* _THE PROBLEM_
Copy out the lines that include the word "materials".

* _INFORMATION SUPPLIED_

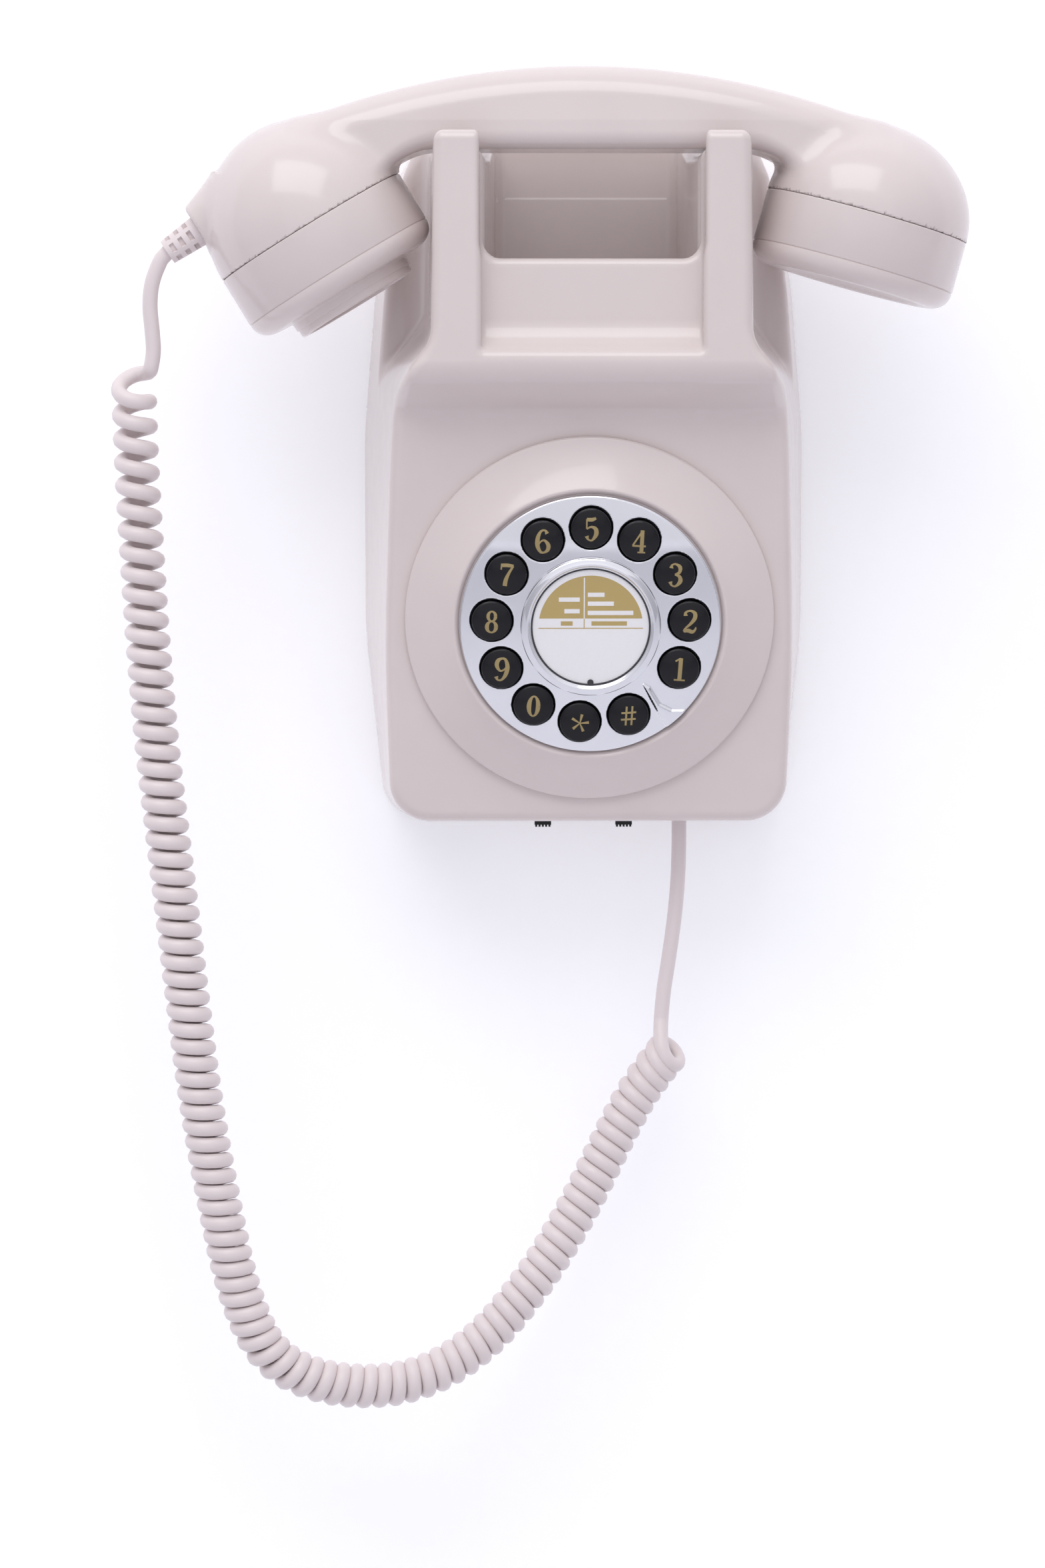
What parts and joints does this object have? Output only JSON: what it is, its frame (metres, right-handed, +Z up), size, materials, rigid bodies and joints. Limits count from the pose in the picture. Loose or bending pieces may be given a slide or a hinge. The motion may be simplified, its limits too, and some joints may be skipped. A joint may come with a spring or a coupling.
{
  "type": "wall telephone",
  "caption": "Slimline wall telephone with a push-button ring dial, a handset lying across a two-prong cradle, a hook mechanism and a curly handset cord.",
  "frame": {"origin": "middle of the two wall-screw holes, on the back face of the base", "axes": "+X to the right seen from the front, -Y out of the wall towards the user, +Z up"},
  "size_m": [0.2475, 0.0897, 0.3928],
  "materials": {
    "body_plastic": "glossy moulded, warm pale grey",
    "base_plastic": "fine matt moulded",
    "black_plastic": "glossy black",
    "chrome": "mirror polished plating",
    "label": "printed white card",
    "clear_plastic": "clear polished",
    "grey_rubber": "matt silicone",
    "board": "green solder mask",
    "steel": "zinc plated",
    "brass": "lightly tarnished",
    "cord_plastic": "soft satin vinyl"
  },
  "bodies": {
    "base": {"front_case": "body_plastic", "back_plate": "base_plastic", "case_screws": "steel", "dial_ring": "body_plastic", "finger_plate": "chrome", "centre_bezel": "chrome", "label_card": "label", "label_lens": "clear_plastic", "keypad_mat": "grey_rubber", "keypad_board": "board", "main_board": "board", "board_pillars": "base_plastic", "board_screws": "steel", "ringer_switch": "base_plastic", "mode_switch": "base_plastic", "line_jack": "black_plastic", "cord_gland": "cord_plastic", "hook_spring": "steel", "hook_bracket": "steel", "hook_switch": "black_plastic", "gong_large": "brass", "gong_small": "brass", "ringer_bracket": "steel", "ringer_coil": "black_plastic", "cord_tail": "cord_plastic", "cord_coil": "cord_plastic", "cord_lead": "cord_plastic"},
    "handset": {"handset_body": "body_plastic", "mouth_cap": "body_plastic", "ear_cap": "body_plastic", "microphone_capsule": "steel", "receiver_capsule": "steel", "handset_weight": "steel", "strain_relief": "cord_plastic"},
    "hook": {"hook_yoke": "base_plastic"},
    "ringer_slider": {"ringer_knob": "black_plastic"},
    "mode_slider": {"mode_knob": "black_plastic"},
    "clapper": {"clapper": "brass"},
    "key_1": {"key_1": "black_plastic"},
    "key_2": {"key_2": "black_plastic"},
    "key_3": {"key_3": "black_plastic"},
    "key_4": {"key_4": "black_plastic"},
    "key_5": {"key_5": "black_plastic"},
    "key_6": {"key_6": "black_plastic"},
    "key_7": {"key_7": "black_plastic"},
    "key_8": {"key_8": "black_plastic"},
    "key_9": {"key_9": "black_plastic"},
    "key_0": {"key_0": "black_plastic"},
    "key_star": {"key_star": "black_plastic"},
    "key_hash": {"key_hash": "black_plastic"}
  },
  "joints": [
    {"name": "handset_lift", "type": "slide", "parent": "base", "child": "handset", "axis": [0, 0, 1], "range_m": [0, 0.06]},
    {"name": "hook_rise", "type": "slide", "parent": "base", "child": "hook", "axis": [0, 0, 1], "range_m": [0, 0.0042], "deforming": ["hook_spring"]},
    {"name": "ringer_slide", "type": "slide", "parent": "base", "child": "ringer_slider", "axis": [1, 0, 0], "range_m": [-0.0025, 0.0025]},
    {"name": "mode_slide", "type": "slide", "parent": "base", "child": "mode_slider", "axis": [1, 0, 0], "range_m": [-0.0025, 0.0025]},
    {"name": "clapper_swing", "type": "hinge", "parent": "base", "child": "clapper", "pos_m": [0, -0.0134, -0.0632], "axis": [0, 1, 0], "range_deg": [-4, 4], "stiffness_Nm_per_rad": 0.01},
    {"name": "key_1_press", "type": "slide", "parent": "base", "child": "key_1", "axis": [0, 0.9868, 0.1618], "range_m": [0, 0.0016], "stiffness_N_per_m": 400},
    {"name": "key_2_press", "type": "slide", "parent": "base", "child": "key_2", "axis": [0, 0.9868, 0.1618], "range_m": [0, 0.0016], "stiffness_N_per_m": 400},
    {"name": "key_3_press", "type": "slide", "parent": "base", "child": "key_3", "axis": [0, 0.9868, 0.1618], "range_m": [0, 0.0016], "stiffness_N_per_m": 400},
    {"name": "key_4_press", "type": "slide", "parent": "base", "child": "key_4", "axis": [0, 0.9868, 0.1618], "range_m": [0, 0.0016], "stiffness_N_per_m": 400},
    {"name": "key_5_press", "type": "slide", "parent": "base", "child": "key_5", "axis": [0, 0.9868, 0.1618], "range_m": [0, 0.0016], "stiffness_N_per_m": 400},
    {"name": "key_6_press", "type": "slide", "parent": "base", "child": "key_6", "axis": [0, 0.9868, 0.1618], "range_m": [0, 0.0016], "stiffness_N_per_m": 400},
    {"name": "key_7_press", "type": "slide", "parent": "base", "child": "key_7", "axis": [0, 0.9868, 0.1618], "range_m": [0, 0.0016], "stiffness_N_per_m": 400},
    {"name": "key_8_press", "type": "slide", "parent": "base", "child": "key_8", "axis": [0, 0.9868, 0.1618], "range_m": [0, 0.0016], "stiffness_N_per_m": 400},
    {"name": "key_9_press", "type": "slide", "parent": "base", "child": "key_9", "axis": [0, 0.9868, 0.1618], "range_m": [0, 0.0016], "stiffness_N_per_m": 400},
    {"name": "key_0_press", "type": "slide", "parent": "base", "child": "key_0", "axis": [0, 0.9868, 0.1618], "range_m": [0, 0.0016], "stiffness_N_per_m": 400},
    {"name": "key_star_press", "type": "slide", "parent": "base", "child": "key_star", "axis": [0, 0.9868, 0.1618], "range_m": [0, 0.0016], "stiffness_N_per_m": 400},
    {"name": "key_hash_press", "type": "slide", "parent": "base", "child": "key_hash", "axis": [0, 0.9868, 0.1618], "range_m": [0, 0.0016], "stiffness_N_per_m": 400}
  ],
  "couplings": [
    {"joint": "hook_rise", "follows": "handset_lift", "ratio": 0.07}
  ]
}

* _EXERCISE SOLUTION_
What parts and joints does this object have? Output only JSON: what it is, its frame (metres, right-handed, +Z up), size, materials, rigid bodies and joints. Limits count from the pose in the picture. Loose or bending pieces may be given a slide or a hinge. The motion may be simplified, its limits too, and some joints may be skipped. A joint may come with a spring or a coupling.
  "materials": {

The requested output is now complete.